Some polar-orbiting satellites scan the Earth and collect data in a conical pattern, so while they are constantly changing position all over the globe, their retrievals are generated from the same scan angle. This allows them to take very precise measurements and stay well calibrated with other conical scanners, Wimmers explains, but it constrains TPW data collection to uniform surfaces like oceans. Land was simply too uneven, especially in locations with varied topography.
"It's a very simple algorithm that gives you a very fast retrieval of TPW over oceanic areas, says Wimmers. "But it doesn't generate retrievals over land."
This was adequate for users like the U.S. Naval Research Laboratory -- a major source of support for MIMIC-TPW -- and other users generally interested in forecasting marine weather and tropical cyclone environments. But Wimmers and Velden hoped to find an alternative solution that could extend coverage to over land areas.
Then, last year, they got their opportunity.
The National Oceanic and Atmospheric Administration (NOAA) made significant improvements in the TPW retrieval from its microwave-scanning satellites, called the Microwave Integrated Retrieval System (MIRS). While lower in overall resolution, these satellites provide more comprehensive coverage than conical-scanning satellites.
"Since this is a full atmospheric retrieval system, it works over all surfaces, including land," says Wimmers.
He and Velden made changes to the MIRS algorithm, a technique they refer to as "morphological compositing." It uses TPW data from every available operational microwave-frequency satellite sensor, extending MIMIC-TPW's coverage above and beyond the original design, providing TPW values over land and sea for the entire globe.
"We adapted the image-morphing algorithm to work over water and land, and applied it to a more formal coordinate system," says Wimmers. "What we were doing before was essentially a shortcut -- it only needed to apply to the tropics. This new method makes it work in global coordinates."

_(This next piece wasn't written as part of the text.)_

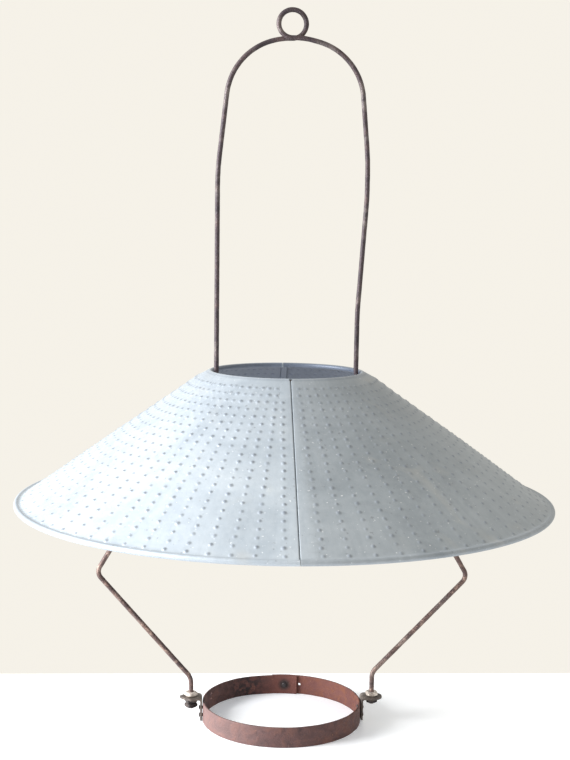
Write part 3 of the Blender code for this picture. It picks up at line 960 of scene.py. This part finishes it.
def strap_section():
    """Rounded rectangle as (depth inward, height)."""
    corner = 0.45
    section = []
    for depth, height, start in (
        (corner, corner, 180),
        (STRAP - corner, corner, 270),
        (STRAP - corner, RING_HEIGHT - corner, 0),
        (corner, RING_HEIGHT - corner, 90),
    ):
        for piece in range(4):
            angle = math.radians(start + 30 * piece)
            section.append((depth + corner * math.cos(angle), height + corner * math.sin(angle)))
        if start in (270, 90):
            run = RING_HEIGHT - 2 * corner
            direction = 1 if start == 270 else -1
            base = section[-1]
            section.extend((base[0], base[1] + direction * run * part / 9) for part in range(1, 9))
    return section


def cut_holes(piece, cylinders):
    """Drills round holes, given as (matrix, radius, length) in millimetres."""
    built = bmesh.new()
    for matrix, radius, length in cylinders:
        bmesh.ops.create_cone(
            built, cap_ends=True, segments=20, radius1=radius * MM, radius2=radius * MM,
            depth=length * MM, matrix=matrix,
        )
    mesh = bpy.data.meshes.new("drill")
    built.to_mesh(mesh)
    built.free()
    cutter = add_object("drill", mesh)
    cut = piece.modifiers.new("holes", "BOOLEAN")
    cut.operation = "DIFFERENCE"
    cut.solver = "EXACT"
    cut.object = cutter
    bake_modifiers(piece)
    bpy.data.objects.remove(cutter)


def bake_modifiers(piece):
    bpy.context.view_layer.update()
    graph = bpy.context.evaluated_depsgraph_get()
    mesh = bpy.data.meshes.new_from_object(piece.evaluated_get(graph))
    piece.modifiers.clear()
    piece.data = mesh


def radial_matrix(degrees, reach, height):
    """A drill's place, pointing out from the Z axis."""
    turn = Matrix.Rotation(math.radians(degrees), 4, "Z")
    place = Matrix.Translation(Vector((reach, 0, height)) * MM)
    return turn @ place @ Matrix.Rotation(math.radians(90), 4, "Y")


def make_ring(material):
    section = strap_section()
    stations = round(LAP_TURN / STRAP_STATION) + 1
    points = []
    for station in range(stations):
        passed = station * STRAP_STATION
        outer = RING_RADIUS - strap_step_in(passed)
        for depth, height in section:
            radius = outer - depth
            spot = polar(LAP_START + passed, radius, height)
            inward = 0.5 + uneven(spot, 7.0, 0.5) + uneven(spot, 2.2, 0.3, 5.0)
            inward = 0.09 * max(0.0, inward)
            radius += inward if depth > STRAP / 2 else -inward
            nick = 0.12 * max(0.0, uneven(spot, 9.0, 1.0, 8.0))
            height += nick if height < RING_HEIGHT / 2 else -nick
            points.append(polar(LAP_START + passed, radius, height))
    ring = mesh_object("strap_ring", points, tube_faces(stations, len(section), False), material)
    middle = RING_RADIUS - STRAP / 2
    holes = [(radial_matrix(angle, middle, height), radius, 3 * STRAP)
             for angle, height, radius in SPARE_HOLES]
    lap_middle = RING_RADIUS - STRAP - GAP / 2
    lap_hole = radial_matrix(LAP_RIVET_ANGLE, lap_middle, LAP_RIVET_HEIGHT)
    holes.append((lap_hole, RIVET_SHANK + GAP, 4 * STRAP))
    for angle in (0, 180):
        for height in LUG_RIVET_HEIGHTS.values():
            holes.append((radial_matrix(angle, middle, height), RIVET_SHANK + GAP, 3 * STRAP))
    cut_holes(ring, holes)
    return place_piece(ring, "frame", "strap", "fount_ring")


# Rivets, lugs and nuts ------------------------------------------------------


def make_rivet(node, material):
    """A hammered rivet between the inner and outer faces of its CAD node."""
    low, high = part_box(node)
    centre = (low + high) / 2 / MM
    degrees = math.degrees(math.atan2(centre.y, centre.x))
    if "lug" in node:
        degrees = 0.0 if centre.x > 0 else 180.0
        inner, outer = RING_RADIUS - STRAP - GAP, RING_RADIUS + STRAP + 2 * GAP
    else:
        degrees = LAP_RIVET_ANGLE
        inner, outer = RING_RADIUS - 2 * STRAP - 2 * GAP, RING_RADIUS + GAP
    sides = 24
    rings = []
    for piece in range(6):
        turn = math.radians(90 * (1 - piece / 5.5))
        rings.append((RIVET_HEAD * math.cos(turn) + 0.02, inner - 0.8 * math.sin(turn)))
    rings += [(RIVET_HEAD, inner), (RIVET_SHANK, inner), (RIVET_SHANK, outer), (RIVET_HEAD, outer)]
    for piece in range(6):
        turn = math.radians(90 * (piece + 0.5) / 5.5)
        rings.append((RIVET_HEAD * math.cos(turn) + 0.02,
                      outer + RIVET_HEAD_HEIGHT * math.sin(turn)))
    matrix = Matrix.Rotation(math.radians(degrees), 4, "Z")
    points = []
    for radius, reach in rings:
        for side in range(sides):
            roll = 2 * math.pi * side / sides
            spot = Vector((reach, radius * math.cos(roll), centre.z + radius * math.sin(roll)))
            if radius > RIVET_SHANK:
                spot.x -= 0.08 * (1 + noise.noise(spot)) * (1 if reach > inner + 1 else -1)
            points.append(matrix @ spot)
    rivet = mesh_object("domed_" + node, points, tube_faces(len(rings), sides, False), material)
    return place_piece(rivet, "frame", "rivet", node)


def make_lug(side, material):
    """The CAD lug with its edges rounded."""
    node = "lug_" + side
    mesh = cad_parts[node].data.copy()
    mesh.name = "forged_" + node
    mesh.materials.clear()
    mesh.materials.append(material)
    cleaned = bmesh.new()
    cleaned.from_mesh(mesh)
    bmesh.ops.remove_doubles(cleaned, verts=cleaned.verts, dist=1e-6)
    bmesh.ops.dissolve_limit(
        cleaned, angle_limit=math.radians(3), verts=cleaned.verts, edges=cleaned.edges
    )
    cleaned.to_mesh(mesh)
    cleaned.free()
    lug = add_object("forged_" + node, mesh)
    rounding = lug.modifiers.new("rounding", "BEVEL")
    rounding.width = 0.3 * MM
    rounding.segments = 3
    rounding.limit_method = "ANGLE"
    rounding.angle_limit = math.radians(28)
    bake_modifiers(lug)
    lug.data.shade_smooth()
    lug.data.set_sharp_from_angle(angle=math.radians(35))
    return place_piece(lug, "frame", "lug", node)


def nut_outline():
    """Angles and reaches round a square nut whose corners are cut off flat."""
    half = NUT_WIDTH / 2
    cut_angle = math.degrees(math.atan2(half - NUT_CORNER_CUT, half))
    outline = []
    for quarter in range(4):
        for angle in (0, 12, 24, 34, cut_angle, 45, 90 - cut_angle, 56, 66, 78):
            degrees = 90 * quarter + angle
            across = abs(math.cos(math.radians(degrees)))
            along = abs(math.sin(math.radians(degrees)))
            flat = half / max(across, along)
            cut = (2 * half - NUT_CORNER_CUT) / (across + along)
            outline.append((degrees, min(flat, cut)))
    return outline


def make_nut(node, turn, material):
    """A square nut, its corners taken off by a cone above and below."""
    low, high = millimetres(node)
    centre = Vector((math.copysign(WIRE_END_X, low.x), 0, 0))
    chamfer_from = NUT_WIDTH / 2 - NUT_CHAMFER
    outline = nut_outline()
    points = []
    for height, place in (
        (low.z, "bore"), (low.z, "face"), (low.z, "edge"),
        (high.z, "edge"), (high.z, "face"), (high.z, "bore"),
    ):
        for degrees, full in outline:
            reach, level = full, height
            if place == "bore":
                reach = WIRE_RADIUS + GAP
            elif place == "face":
                reach = min(chamfer_from, full - NUT_CHAMFER)
            else:
                drop = 0.12 + 0.55 * max(0.0, full - chamfer_from)
                level += drop if height == low.z else -drop
            points.append(centre + polar(degrees + turn, reach, level))
    nut = mesh_object("square_" + node, points, tube_faces(6, len(outline), True), material, 30.0)
    return place_piece(nut, "frame", "nut", node)


# Stage ----------------------------------------------------------------------


def make_stage():
    """A plain pale table whose far edge shows behind the frame; it glows faintly, a painted glow
    standing in for light bounced off it.
    """
    tree = Tree("glowing_pale_table")
    grain = tree.noise(6.0, 3.0, 0.5)
    tint = tree.ramp(grain, (0.3, (0.90, 0.905, 0.92)), (0.7, (0.93, 0.935, 0.945)))
    # A faint painted glow, standing in for light bounced off the table
    tree.shader.inputs["Emission Color"].default_value = (0.90, 0.95, 1.0, 1.0)
    tree.shader.inputs["Emission Strength"].default_value = 0.24
    material = tree.finish(colour=tint, roughness=0.35)
    near, far, half = -700.0, 108.5, 1300.0
    top, underside = -0.05, -30.0
    corners = ((-half, near), (half, near), (half, far), (-half, far))
    points = [(x, y, height) for height in (top, underside) for x, y in corners]
    faces = [[0, 1, 2, 3], [7, 6, 5, 4], [0, 4, 5, 1], [1, 5, 6, 2], [2, 6, 7, 3], [3, 7, 4, 0]]
    table = mesh_object("glowing_pale_table", points, faces, material)


def make_world():
    world = bpy.data.worlds.new("soft_room")
    bpy.context.scene.world = world
    world.use_nodes = True
    background = world.node_tree.nodes["Background"]
    background.inputs["Color"].default_value = (0.92, 0.885, 0.81, 1.0)
    background.inputs["Strength"].default_value = 1.0


def make_window():
    """One wide soft light from the left."""
    window = bpy.data.lights.new("window", "AREA")
    window.shape = "RECTANGLE"
    window.size, window.size_y = 1.0, 1.3
    window.energy = 100.0
    window.color = (0.97, 0.985, 1.0)
    made = add_object("window", window)
    made.location = (-1.7, -0.35, 0.75)
    aim = Vector((0, 0, 0.2)) - made.location
    made.rotation_euler = aim.to_track_quat("-Z", "Y").to_euler()


def make_camera():
    camera = bpy.data.cameras.new("camera")
    camera.lens = 65.9
    camera.sensor_width = 36.0
    camera.clip_start = 0.01
    made = add_object("camera", camera)
    made.location = (-0.0538, -1.0428, 0.383)
    heading, pitch, roll = 0.0507, 0.1128, 0.01465
    turn = Matrix.Rotation(-heading, 4, "Z") @ Matrix.Rotation(math.pi / 2 - pitch, 4, "X")
    made.rotation_euler = (turn @ Matrix.Rotation(roll, 4, "Z")).to_euler()
    bpy.context.scene.camera = made


def main():
    materials = make_materials()
    make_camera()
    make_shade(materials)
    neck = make_hoop("neck_edge_wire", NECK_ROLL, NECK_WIRE_RADIUS, materials["edge_wire"])
    place_piece(neck, "shade_collar", "wire", "neck_wire")
    rim = make_hoop("rim_edge_wire", RIM_ROLL, RIM_WIRE_RADIUS, materials["edge_wire"])
    place_piece(rim, "shade", "wire", "rim_wire")
    make_harp(materials["wire"])
    make_ring(materials["strap"])
    make_rivet("lap_rivet", materials["shaded_nut_and_rivet"])
    for side in ("left", "right"):
        make_lug(side, materials["lug"])
        for level in LUG_RIVET_HEIGHTS:
            make_rivet(f"lug_{side}_rivet_{level}", materials["shaded_nut_and_rivet"])
    for node, turn in NUT_TURNS.items():
        # Top nuts get the painted highlight, the nuts under the lugs the painted shade
        make_nut(node, turn, materials["nut" if "top" in node else "shaded_nut_and_rivet"])
    make_stage()
    make_world()
    make_window()
    bpy.context.scene.view_settings.view_transform = "Standard"


main()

The algorithm uses data from seven microwave instruments from U.S. military, NOAA, Japanese and European satellites. Then it incorporates wind values from the National Weather Service's global weather model -- the Global Forecast System (GFS) -- and accounts for water vapor motion. The algorithm can "push" the data forward from the time of the measurement about one-to-10 hours or push it backward by the same time interval, Wimmers explains.
"That way, you can take one observation and make it apply to a long stretch of time," he says, though he cautions the technique needs "special care."
"You have to make sure you are not violating too many assumptions about how water vapor moves, but it is a pretty simple process," Wimmers says.
While the new MIMIC-TPW version is not yet fully operational (it has only been online a few weeks) the team has already received requests for case study imagery, some of which predate its release, such as a severe flooding event in South Carolina last fall. The data should be more useful for a variety of interested users.
"This is very encouraging. It shows us we are on the right track," Wimmers says. "It's a very good sign that people (forecasters) are that interested in it, and we can start to take it in new directions."
MIMIC-TPW 2.0 will most likely be operational in the fall of 2016.